Chinese automaker BYD has implemented salary increases for its research and development staff, becoming the latest major company to lift pay as China steps up efforts to rein in excessive competition and stimulate domestic consumption.
Reports of the pay rises were confirmed by BYD, according to a report on Wednesday by local financial media outlet Cailian. Market speculation suggested most employees received monthly increases of between 500 yuan ($71) and 1,000 yuan, while a smaller group saw raises of 2,000 to 3,000 yuan. BYD did not comment on specific amounts, Cailian said.
BYD operates two annual salary adjustment windows and one promotion cycle each year, according to the report. Founded in 1995, the company has expanded into one of China’s largest automakers, employing more than 900,000 people, including nearly 110,000 R&D personnel.

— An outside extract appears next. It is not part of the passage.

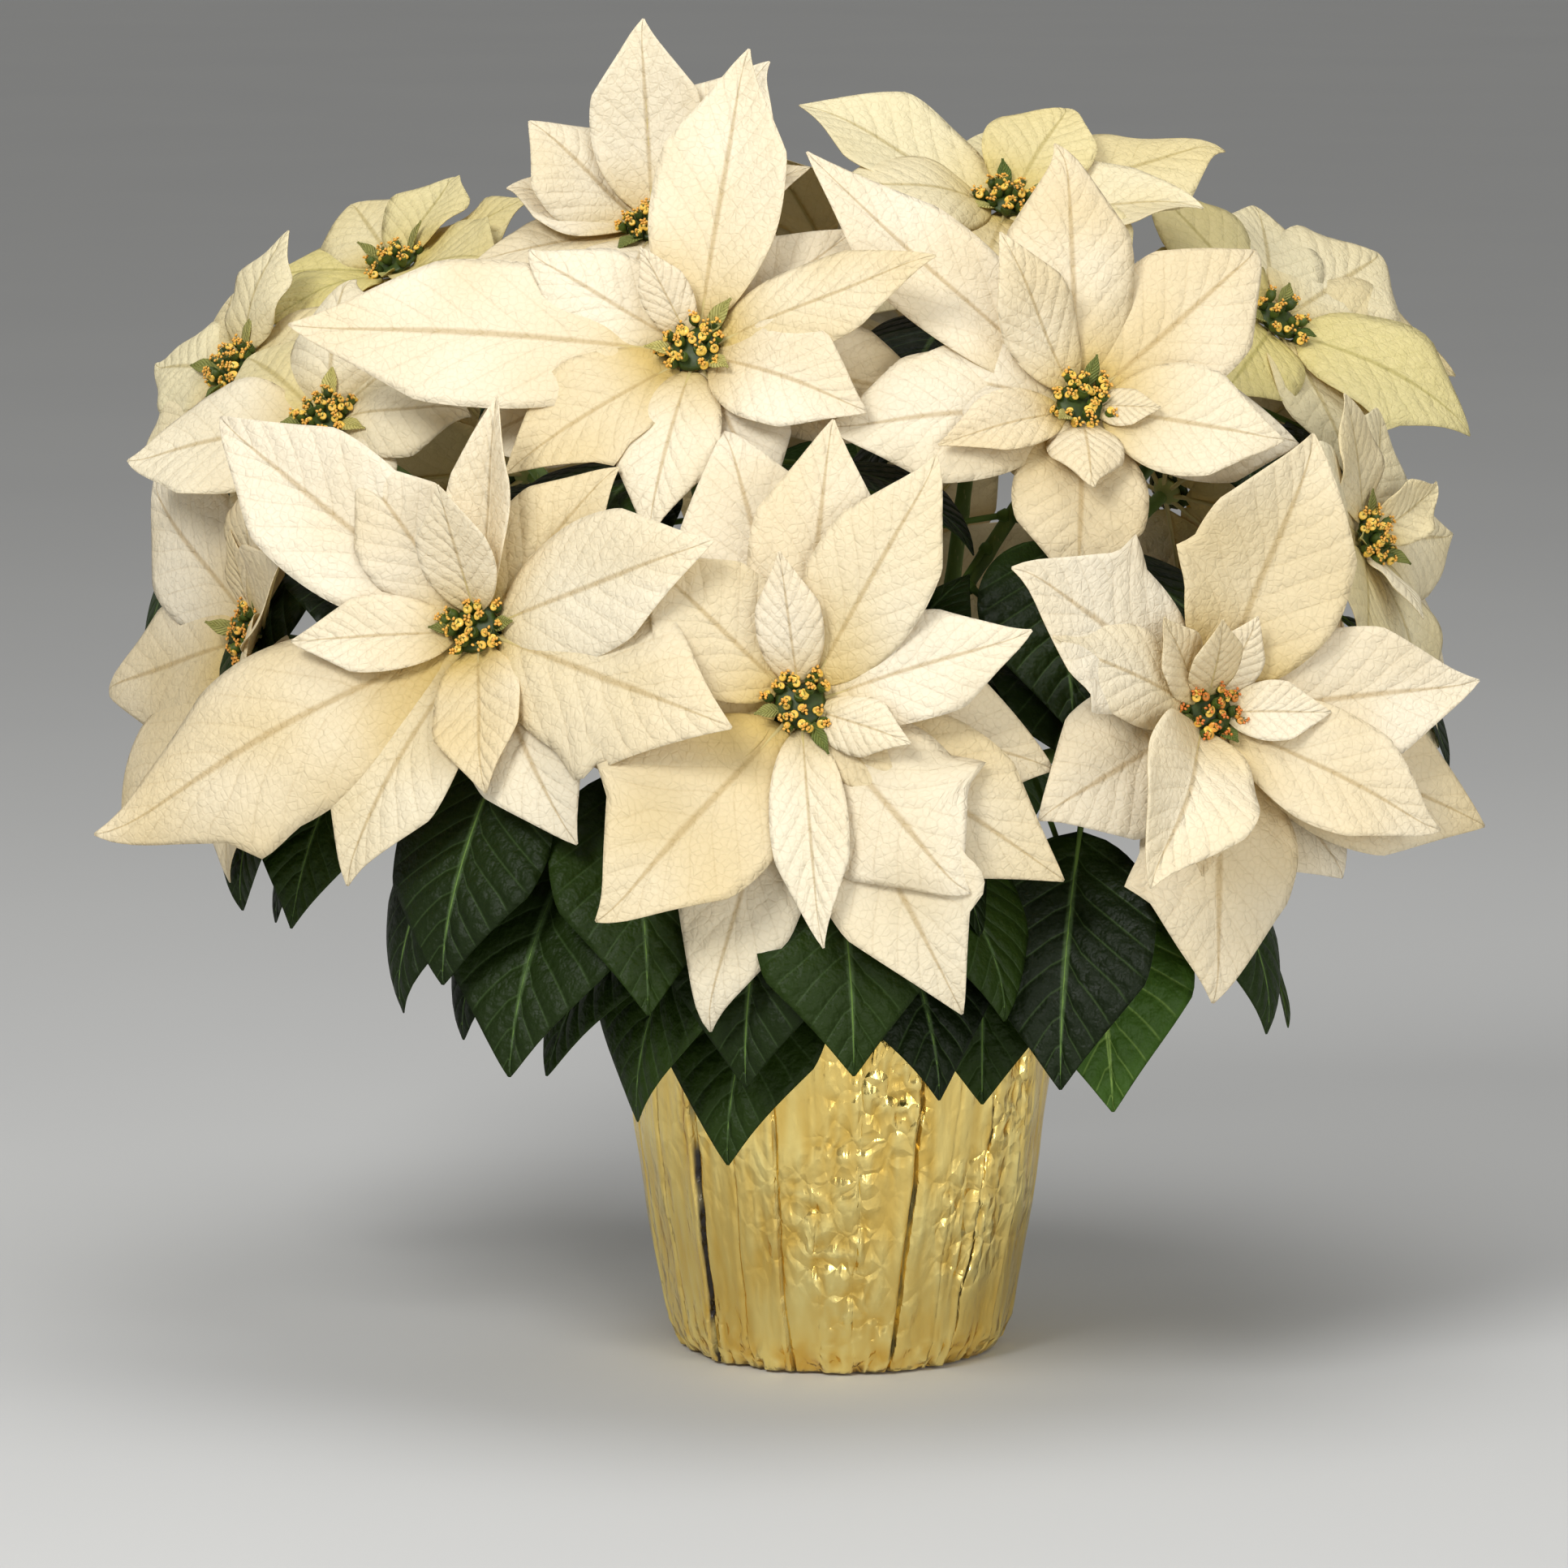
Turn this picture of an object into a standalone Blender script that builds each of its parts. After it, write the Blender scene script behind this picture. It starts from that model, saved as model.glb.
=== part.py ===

The move follows a recent pay adjustment by battery giant CATL, which earlier this month said it would raise monthly base salaries for production workers by 150 yuan from Jan. 1, 2026. CATL had 131,988 employees at the end of 2024, including 96,725 frontline production workers.
The wage increases come as Chinese authorities seek to address what they describe as excessive competition across industries, particularly in the electric vehicle sector, while encouraging higher household spending. Intense price wars among automakers in recent years have squeezed margins and heightened concerns about sustainability, a phenomenon commonly referred to in China as “involution.”
“The primary cause of involution is dominant companies pursuing excessive competition,” said Dong Yang, former executive vice-chairman of the China Association of Automobile Manufacturers, in a commentary published on WeChat on Wednesday. If companies focus solely on their own growth while ignoring the interests of the broader supply chain or industry order, that constitutes involution, he wrote.
Dong said that efforts to govern involution were among the most significant developments shaping China’s auto industry in 2025, underscoring the policy backdrop against which companies such as BYD and CATL are adjusting labour practices.